Kominfo saat dihubungi media di hari akhir pendaftaran PSE privat, berusaha melunak dan tidak akan langsung menjalankan blokir seperti yang sempat mereka ancamkan. Direktur Jenderal Aplikasi Informatika (Dirjen Aptika) Kominfo, Semuel Abrijani Pangarepan, saat dikonfirmasi Tirto.id, mengaku langkah yang akan mereka ambil adalah mengirim surat teguran terlebih dulu. Meski begitu, Semuel mengklaim ancaman pemblokiran dari pemerintah sangat serius, dan bukan sekadar gertak sambal.

“Kami kirim surat peringatan, beri batas waktu tiga hari kerja. Kalau tetap tidak mau mendaftar, berarti mereka tidak mau lagi beroperasi di Indonesia, kami blokir,” ujar Semuel.

Di luar ancaman itu, Semuel mengakui ada masalah yang masih menghiasi proses pendataan PSE privat di lingkup domestik.

Seperti dilansir Suara.com, ada beberapa individu yang mendaftarkan PSE palsu, yang menurut Kominfo sangat mungkin dilaporkan ke polisi. Muncul akun-akun yang mendaftarkan platform bukan milik mereka ke situs PSE Kominfo. Sejumlah pihak terpantau mendaftarkan platform Google. Salah satu akun Twitter bahkan menemukan seseorang bernama Heru Widodo mendaftarkan sistem operasi Android atas namanya.

”Memberikan data palsu adalah kejahatan. Nanti kita lihat kalau itu ada niatan mengacaukan, kita cari dan kemudian laporkan ke polisi,” ujar Semuel.

Protes di medsos cukup keras terhadap kebijakan ini, bahkan sebagian organisasi swadaya melakukan kampanye massif menolak kebijakan PSE yang melanggar privasi serta mengancam nilai-nilai demokrasi di Indonesia.

Pasalnya, menurut analisis lembaga swadaya, Peraturan Menkominfo Nomor 10/2021 yang menjadi dasar program pendaftaran PSE mengancam kebebasan berekspresi dan privasi. Di Pasal 3 ayat 4 beleid itu, pemerintah mensyaratkan kewenangan meminta PSE menurunkan konten yang “meresahkan masyarakat” dan “mengganggu ketertiban umum”. Pasal 36 bahkan menyebutkan PSE wajib menyerahkan akses data lalu lintas dan data pengguna kepada aparat penegak hukum apabila diminta.

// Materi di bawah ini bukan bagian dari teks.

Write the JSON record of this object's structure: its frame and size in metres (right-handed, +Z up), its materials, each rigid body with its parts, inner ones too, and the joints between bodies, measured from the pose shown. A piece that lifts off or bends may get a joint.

“Kalau dilakukan sesuai Permenkominfo ini, tidak ada jaminan bahwa ini [data pengguna] nantinya tidak akan disalahgunakan. Intinya, Permen [tersebut] menjadikan PSE sebagai alat untuk kepentingan mereka sendiri, bukan kepentingan masyarakat,” ujar pakar keamanan siber Teguh Aprianto saat dihubungi VICE. Teguh, selaku pendiri Ethical Hacker Indonesia, turut terlibat kampanye bersama SAFEnet menolak esensi pendaftaran PSE privat.

Teguh sendiri tertarik untuk memantau perkembangan pendaftaran PSE ini. Apabila perusahaan internet skala global itu bersedia mendaftar dan memberikan kekuatan kepada pemerintah Indonesia untuk memoderasi konten di platformnya dan mengakses data pengguna, artinya perusahaan macam Meta melanggar kebijakan privasi yang telah mereka buat sendiri.

“Jadi, kita bisa lihat platform tersebut patuh ke perjanjian mereka dengan penggunanya atau tunduk ke aturan yang berlawanan dengan perjanjian mereka… Apa gunanya mereka punya tim public policy kalau tunduk dengan aturan aneh seperti ini?” imbuh Teguh.